Segundo problema: ¿qué pasa si los bienes (públicos) que el gobierno suministra no son bienes en absoluto para algunos contribuyentes, sino que son «malos»? Es decir, ¿qué pasa si el gobierno obliga a sus súbditos a consumir bienes que realmente aborrecen?9 Por ejemplo, yo detesto ver la televisión: si el gobierno me cobrara impuestos para financiar la provisión pública de programas de televisión, me sentiría insatisfecho dos veces: la primera, al ser privado de una parte de mis ingresos; la segunda, al ser sometido a programas de televisión basura.

Cuarto y último: cualquier intercambio coaccionado es siempre subóptimo con respecto a uno libre. De hecho, ¿por qué la gente intercambia (libremente)? Lo hacen porque saben que se benefician psíquicamente de ello. Si A realiza un intercambio con B, podemos concluir que tanto A como B son más felices (después del intercambio) de lo que eran antes, es decir, revelaron su preferencia por ese intercambio libre a través de su acción. Pero las cosas son totalmente diferentes cuando los gobiernos participan en el suministro coercitivo -mediante impuestos- de bienes públicos. Como escribió Hoppe,10

«el valor de los bienes públicos es relativamente menor que el de los bienes privados competidores porque si se hubiera dejado la elección a los consumidores (y no se les hubiera impuesto una alternativa), evidentemente habrían preferido gastar su dinero de otra manera (de lo contrario no habría sido necesario forzarlos)».

Conclusión:

La teoría de los bienes públicos no es un argumento convincente contra el anarcocapitalismo.
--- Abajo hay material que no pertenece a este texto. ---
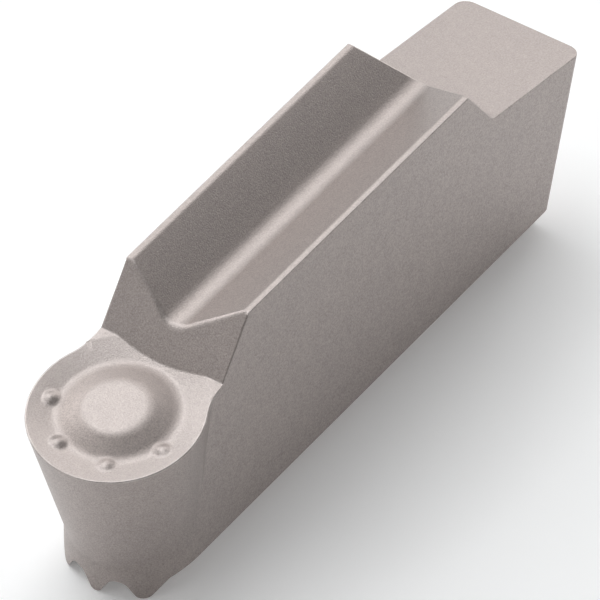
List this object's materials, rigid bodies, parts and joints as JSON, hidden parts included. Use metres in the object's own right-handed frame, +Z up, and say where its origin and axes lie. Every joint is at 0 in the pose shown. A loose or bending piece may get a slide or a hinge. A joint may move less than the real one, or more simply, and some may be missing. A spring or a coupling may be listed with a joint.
{
  "type": "turning insert",
  "caption": "Single-ended grooving and profiling insert with a round nose, a V-grooved clamp block and a serrated seat.",
  "frame": {"origin": "on the floor under the middle of the insert's bounding box, at the level of the seat's ridge tips", "axes": "+X runs lengthways to the cutting nose, +Y across the body, +Z up from the seat to the clamp block"},
  "size_m": [0.0264, 0.006, 0.0094],
  "materials": {
    "carbide": "satin sintered carbide, as pressed, with a fine even grain"
  },
  "bodies": {
    "root": {"insert": "carbide"}
  },
  "joints": []
}
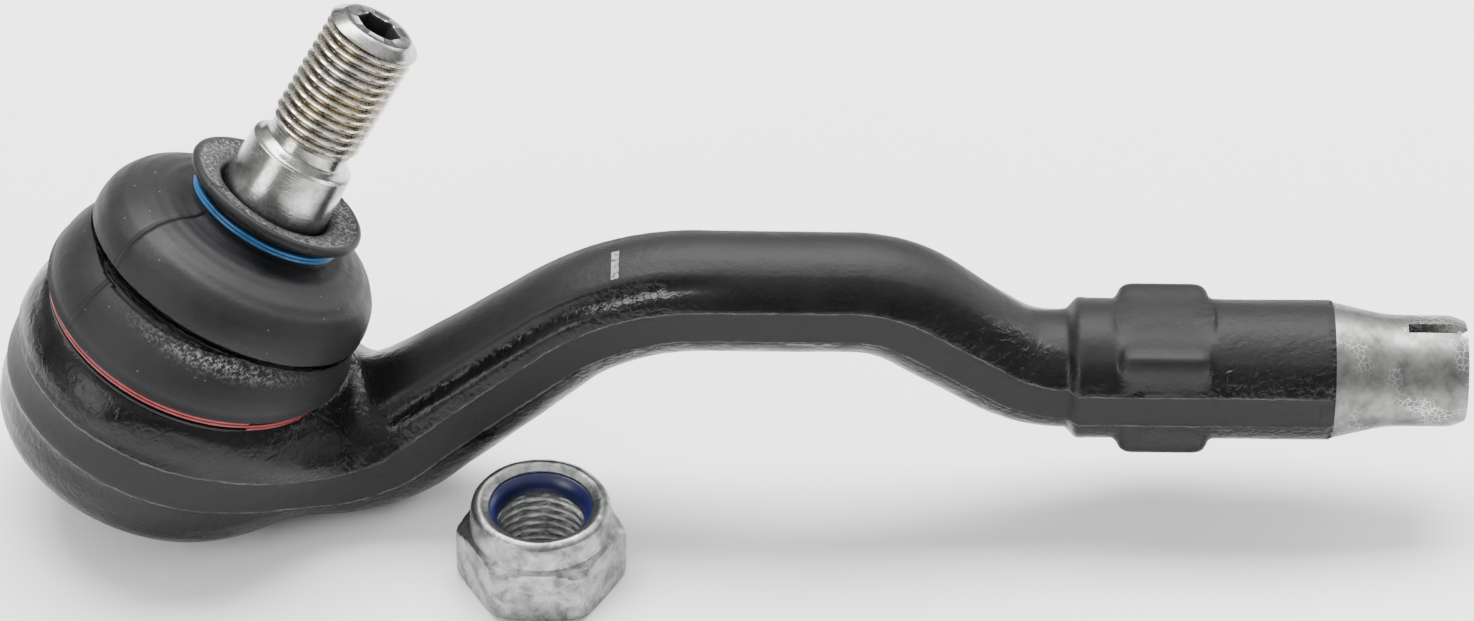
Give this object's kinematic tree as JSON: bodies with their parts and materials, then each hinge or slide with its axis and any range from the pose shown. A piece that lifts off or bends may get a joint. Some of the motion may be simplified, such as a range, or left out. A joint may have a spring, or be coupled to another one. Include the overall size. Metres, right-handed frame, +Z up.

Los bienes públicos son, a menudo, recursos con los que se puede competir; cuando no lo son, pueden producirse en el mercado libre y ser excluidos aplicando el principio libertario de la propiedad. Además, es imposible justificar éticamente la producción gubernamental de bienes públicos, a menos que consideremos legítimos tanto el robo como la insatisfacción coactiva de los consumidores. Por último, los consumidores siempre preferirán al menos un bien privado —adquirido a través del libre intercambio no coaccionado— a cualquier bien público gubernamental concebible —producido a través de impuestos coaccionados.